As usual, the Miltown Malbay fixture lived up to expectations, with plenty of good fare over the three days at the excellent Ballymakeamor venue, placed at the disposal of the club by Frank and Margate Cleary, who are club officers. Before the finals on Sunday two great club officers, Michael Mahony and Francie Nugent, who had died since the last meeting, were remembered, with a minute’s silence observed. Every year Michael used entertain patrons at interval time with his rendering of Lovely Old Miltown. This year, his voice was heard on tape. Other locals who contributed songs this year were another great club stalwart, Michael Burke of the Goodlands, Sharon Sexton and Terry Wilson.

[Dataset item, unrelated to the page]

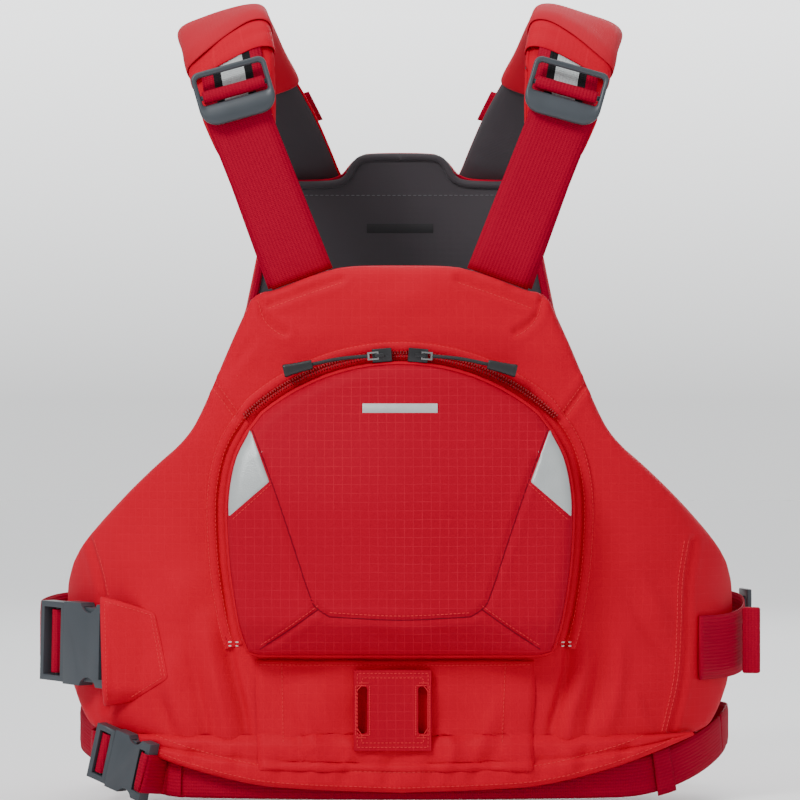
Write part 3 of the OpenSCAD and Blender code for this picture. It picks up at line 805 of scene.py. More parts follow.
def pull_grip(name, side):
    """A tapered moulded grip with finger ridges, on the cord's end."""
    end = np.array(CORD_ROUTE[-1])
    droop = turned("Y", math.radians(9))
    stations = [(0.0, 2.4, 2.0), (0.6, 2.9, 2.5), (5, 3.2, 2.7), (10, 3.5, 2.9), (14, 3.8, 3.1),
                (17.2, 4.1, 3.3), (18.2, 3.6, 2.8)]
    rows, uvs = [], []
    n = 24
    power = 0.55
    for x, half_h, half_t in curve(stations, 5):
        ridge = 0.3 * max(0.0, math.sin((x - 6.5) * 2 * math.pi / 2.2)) if 6.5 < x < 15.5 else 0.0
        row = []
        for k in range(n):
            a = 2 * math.pi * k / n
            c, s = math.cos(a), math.sin(a)
            z = math.copysign(abs(s) ** power, s) * (half_h - ridge)
            y = math.copysign(abs(c) ** power, c) * half_t
            row.append(slider_place(end + droop @ np.array([x + 0.1, y - 0.1, z]), side))
        rows.append(row)
        uvs.append([(k, x) for k in range(n + 1)])
    obj = grid_mesh(name, rows, uvs, closed=True)
    return close_ends(obj, n, len(rows))


def pulls():
    for side, word in ((-1, "left"), (1, "right")):
        cord, line = pull_cord(f"{word}_braided_pull", side)
        grip = pull_grip(f"{word}_moulded_grip", side)
        finished(grip, f"{word}_pull", "grip_plastic", [f"{word}_pull_grip"])
        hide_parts(f"{word}_pull_cord")
        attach(cord, f"{word}_pull")
        length = float(np.linalg.norm(np.diff(line, axis=0), axis=1).sum())
        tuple(line[0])


pulls()


# ---------------------------------------------------------------- panels
FRONT_HALF = [
    (0, -149), (20, -149), (36, -149.5), (60, -157), (80, -165), (88, -164.5), (95, -175), (114, -218),
    (130, -252), (152, -273), (172, -292), (192, -313), (205, -329), (212, -346), (214, -370), (213, -392),
    (208, -414), (198, -434), (188, -441), (150, -444), (70, -447), (0, -447)]
BACK_HALF = [
    (0, -67), (24, -68), (33, -74), (40, -84), (62, -86), (84, -88), (92, -120), (102, -170), (119, -224),
    (147, -276), (177, -314), (198, -335), (209, -362), (209, -420), (196, -448), (160, -464), (85, -467),
    (0, -467)]
POCKET_FOOT = -389.0
FLAP_R = ZIP_R - 6
POCKET_SIDE = curve([(94, -253), (101, -267), (105, -285), (106, -305), (104, -337), (99, -368),
                     (95, -382)], 3)
VOXEL = 0.004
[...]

Oilean Fantasy (Catlepines-DuraigleDee) owned by Gerry Meehhan, Ardkyle, Sixmilebridge, won the Derby Trial Stake (32) at the Castleisland coursing meeting in the final when he beat the locally owned Cryptic Rebel (Trajectory-Norwood Countess) by half a length
A new stake at the Ennis-Clarecastle coursing meeting on December 5 and 6 next will recall the achievements of Fourth of July winning the Irish Derby in Clonmel in 1957.
The dog was reared at Manus, Clarecastle on the property of Pat McInerney, a nephew of the owner of the Derby winner. The area in which the dog was reared now caters for the Ennis-Clarecastle coursing fixture and when the next meeting is held there on the first weekend in December there will be a new stake on the card. Appropriately, it will be called the Fourth of July stake and will be for eight trial stake winners, with €1,000 going to the winning owner.